THE TASK:
Repeat only the lines running from the beginning of the material through the line that contains "from math import".

INFORMATION SUPPLIED:
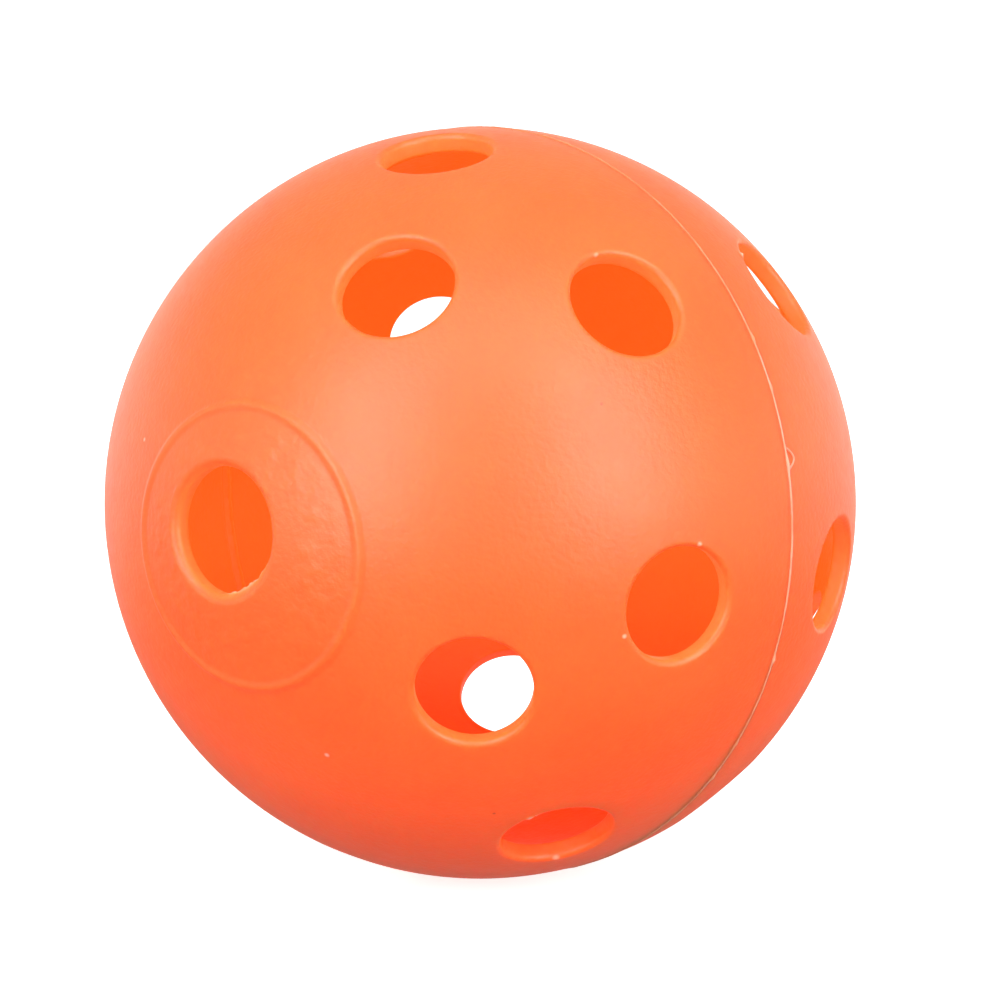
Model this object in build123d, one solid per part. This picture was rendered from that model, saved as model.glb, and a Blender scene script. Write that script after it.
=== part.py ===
from build123d import *
import os
from math import asin, cos, degrees, radians, sin, sqrt

# Perforated indoor pickleball: two moulded half shells, butt-welded round the equator.
# Frame: origin at the ball's centre. Y is the mould axis, through both pole holes: the half with the
# raised ring is towards -Y, the plain half towards +Y. Z is up.

# ---- driving dimensions, mm and degrees ----
ball_diameter = 74.0
wall = 1.8

side_hole_diameter = 10.6
pole_hole_diameter = 11.7
rim_break = 0.25             # chamfer round the mouth of every side hole

# every side hole: its angle from its own pole, then its turn from +Z towards +X about the mould axis
ringed_inner_row = ((44.9, 27.0), (42.8, 120.1), (60.5, 216.0), (59.5, 297.5))
ringed_outer_row = ((72.2, 6.5), (70.6, 51.7), (69.1, 98.6), (70.4, 145.6),
                    (72.5, 190.5), (75.5, 237.0), (75.5, 278.0), (73.5, 323.5))
plain_inner_row = ((51.5, 39.0), (51.5, 121.0), (52.0, 210.1), (52.0, 300.1))
plain_outer_row = ((72.5, 7.0), (71.7, 51.1), (73.6, 98.2), (73.0, 143.0),
                   (70.5, 190.5), (73.5, 232.6), (74.0, 277.6), (73.5, 322.6))

# moulding offsets at the poles, as (x, z) on the ball's face
ringed_pole_hole_shift = (0.0, 1.0)
plain_pole_hole_shift = (0.0, 0.0)
ring_shift = (1.6, -0.4)

ring_diameter = 25.7         # raised ring round the pole
ring_bead_radius = 0.5
ring_bead_proud = 0.15

# the weld: each half's lip is bevelled outside and inside, and the melt fills the two grooves
outer_groove_width = 0.6
outer_groove_depth = 0.35
outer_bead_proud = 0.3
inner_groove_width = 1.4
inner_groove_depth = 0.4
inner_bead_proud = 0.5

# ---- sizes that follow ----
outer_radius = ball_diameter / 2
inner_radius = outer_radius - wall
side_hole_radius = side_hole_diameter / 2
pole_hole_radius = pole_hole_diameter / 2
cutter_start = 0.6 * outer_radius
cutter_end = 1.2 * outer_radius


def direction(angle_from_pole, turn, pole_sign):
    """Unit vector at an angle from a pole; pole_sign is -1 for the ringed pole, +1 for the plain one."""
    away, about = radians(angle_from_pole), radians(turn)
    return Vector(sin(away) * sin(about), pole_sign * cos(away), sin(away) * cos(about))


def shifted(vector, shift):
    """Turn a direction so that one at the ringed pole moves to shift, as (x, z) on the ball's face."""
    x, z = shift
    turned = vector.rotate(Axis.Z, degrees(asin(x / outer_radius)))
    return turned.rotate(Axis.X, -degrees(asin(z / outer_radius)))


def row(holes, pole_sign):
    """The axes of a row of holes."""
    return [direction(angle, turn, pole_sign) for angle, turn in holes]


def along(vector):
    """A plane at the ball's centre that looks out along a direction."""
    return Plane(origin=(0, 0, 0), z_dir=vector)


def side_hole_cutter():
    """A bar along +Z with a flared shoulder that bevels the mouth of the hole."""
    mouth = sqrt(outer_radius**2 - side_hole_radius**2)
    flare = side_hole_radius + 2 * rim_break
    outline = Polyline(
        (0, 0, cutter_start),
        (side_hole_radius, 0, cutter_start),
        (side_hole_radius, 0, mouth - rim_break),
        (flare, 0, mouth + rim_break),
        (flare, 0, cutter_end),
        (0, 0, cutter_end),
        close=True,
    )
    return revolve(make_face(outline), Axis.Z)


def pole_hole_cutter(shift, pole_sign):
    """A plain bar parallel to the mould axis."""
    x, z = shift
    middle = pole_sign * (cutter_start + cutter_end) / 2
    bar = Cylinder(pole_hole_radius, cutter_end - cutter_start)
    return Pos(x, middle, z) * Rot(90, 0, 0) * bar


def half_shell(pole_sign):
    """Revolve one half's wall, with both edges of its lip bevelled for the weld."""
    outer_lip = outer_groove_width / 2
    inner_lip = inner_groove_width / 2
    far = radians(45)

    def on_circle(radius, angle):
        return radius * cos(angle), pole_sign * radius * sin(angle)

    outer_edge = (sqrt(outer_radius**2 - outer_lip**2), pole_sign * outer_lip)
    inner_edge = (sqrt(inner_radius**2 - inner_lip**2), pole_sign * inner_lip)
    outer_arc = ThreePointArc(outer_edge, on_circle(outer_radius, far), (0, pole_sign * outer_radius))
    inner_arc = ThreePointArc((0, pole_sign * inner_radius), on_circle(inner_radius, far), inner_edge)
    axis_line = Line((0, pole_sign * outer_radius), (0, pole_sign * inner_radius))
    lip = Polyline(
        inner_edge,
        (inner_radius + inner_groove_depth, 0),
        (outer_radius - outer_groove_depth, 0),
        outer_edge,
    )
    return revolve(make_face(outer_arc + axis_line + inner_arc + lip), Axis.Y)


def raised_ring():
    """The half-round bead that stands round the ringed pole."""
    centre = shifted(Vector(0, -1, 0), ring_shift)
    ring_radius = ring_diameter / 2
    sunk = outer_radius + ring_bead_proud - ring_bead_radius
    tube_radius = ring_radius * sunk / outer_radius
    height = sqrt(sunk**2 - tube_radius**2)
    return along(centre) * Pos(0, 0, height) * Torus(tube_radius, ring_bead_radius)


def pierced(shell, axes, pole_hole):
    cutters = [along(axis) * side_hole_cutter() for axis in axes]
    return shell - (cutters + [pole_hole])


def weld_bead(radius, groove_width, groove_depth, proud):
    """A ring whose root fills a V groove; a negative depth and height make the one inside the ball."""
    half_width = groove_width / 2
    edge = sqrt(radius**2 - half_width**2)
    crown = ThreePointArc((edge, -half_width), (radius + proud, 0), (edge, half_width))
    root = Polyline((edge, half_width), (radius - groove_depth, 0), (edge, -half_width))
    return revolve(make_face(crown + root), Axis.Y)


ringed_axes = row(ringed_inner_row + ringed_outer_row, -1)
plain_axes = row(plain_inner_row + plain_outer_row, 1)

nodes = {
    "ringed_half_shell": pierced(
        half_shell(-1) + raised_ring(), ringed_axes, pole_hole_cutter(ringed_pole_hole_shift, -1)
    ),
    "plain_half_shell": pierced(
        half_shell(1), plain_axes, pole_hole_cutter(plain_pole_hole_shift, 1)
    ),
    "outer_weld_bead": weld_bead(
        outer_radius, outer_groove_width, outer_groove_depth, outer_bead_proud
    ),
    "inner_weld_bead": weld_bead(
        inner_radius, inner_groove_width, -inner_groove_depth, -inner_bead_proud
    ),
}

os.makedirs("parts", exist_ok=True)
for name, shape in nodes.items():
    export_step(shape, f"parts/{name}.step")
    print(name, f"{shape.volume:.1f} mm3")
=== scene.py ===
import bpy
import bmesh
import math
from mathutils import Matrix, Vector


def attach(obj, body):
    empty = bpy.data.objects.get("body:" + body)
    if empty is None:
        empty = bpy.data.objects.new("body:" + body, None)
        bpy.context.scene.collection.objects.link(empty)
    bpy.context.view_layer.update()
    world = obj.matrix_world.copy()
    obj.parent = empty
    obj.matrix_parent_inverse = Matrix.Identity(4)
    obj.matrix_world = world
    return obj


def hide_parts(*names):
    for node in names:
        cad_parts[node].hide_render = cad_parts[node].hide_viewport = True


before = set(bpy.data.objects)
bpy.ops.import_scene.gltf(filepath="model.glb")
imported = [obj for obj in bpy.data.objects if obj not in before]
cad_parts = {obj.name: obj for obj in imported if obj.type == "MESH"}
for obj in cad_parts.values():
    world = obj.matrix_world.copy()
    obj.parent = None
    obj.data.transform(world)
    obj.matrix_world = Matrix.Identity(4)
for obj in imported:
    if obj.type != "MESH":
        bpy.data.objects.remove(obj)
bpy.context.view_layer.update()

# A perforated plastic ball: two moulded half shells, butt-welded round the equator.
# Y is the mould axis, the ringed half towards -Y and the plain half towards +Y. Z is up.

MM = 0.001

# ---- sizes of the moulding, mm and degrees ----
ball_radius = 37.0
wall = 1.8
side_hole_radius = 5.3
pole_hole_radius = 5.85
rim_rounding = 0.5
pole_rim_rounding = 0.75
inner_rim_rounding = 0.3
row_turn = 7.6                   # of the cells; each hole has its own place in its cell

# every side hole: its angle from its own pole, then its turn from +Z towards +X about the mould axis
ringed_inner_row = ((44.9, 27.0), (42.8, 120.1), (60.5, 216.0), (59.5, 297.5))
ringed_outer_row = ((72.2, 6.5), (70.6, 51.7), (69.1, 98.6), (70.4, 145.6),
                    (72.5, 190.5), (75.5, 237.0), (75.5, 278.0), (73.5, 323.5))
plain_inner_row = ((51.5, 39.0), (51.5, 121.0), (52.0, 210.1), (52.0, 300.1))
plain_outer_row = ((72.5, 7.0), (71.7, 51.1), (73.6, 98.2), (73.0, 143.0),
                   (70.5, 190.5), (73.5, 232.6), (74.0, 277.6), (73.5, 322.6))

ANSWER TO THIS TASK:
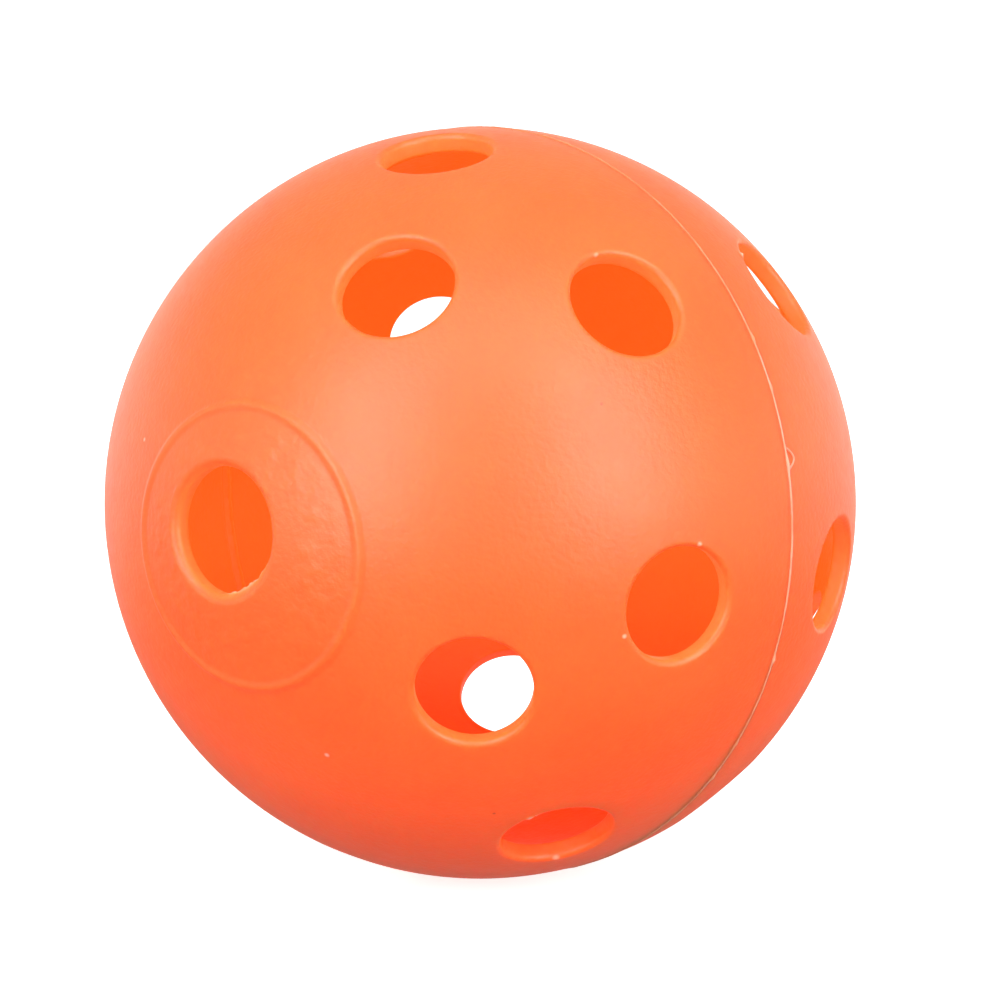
Model this object in build123d, one solid per part. This picture was rendered from that model, saved as model.glb, and a Blender scene script. Write that script after it.
=== part.py ===
from build123d import *
import os
from math import asin, cos, degrees, radians, sin, sqrt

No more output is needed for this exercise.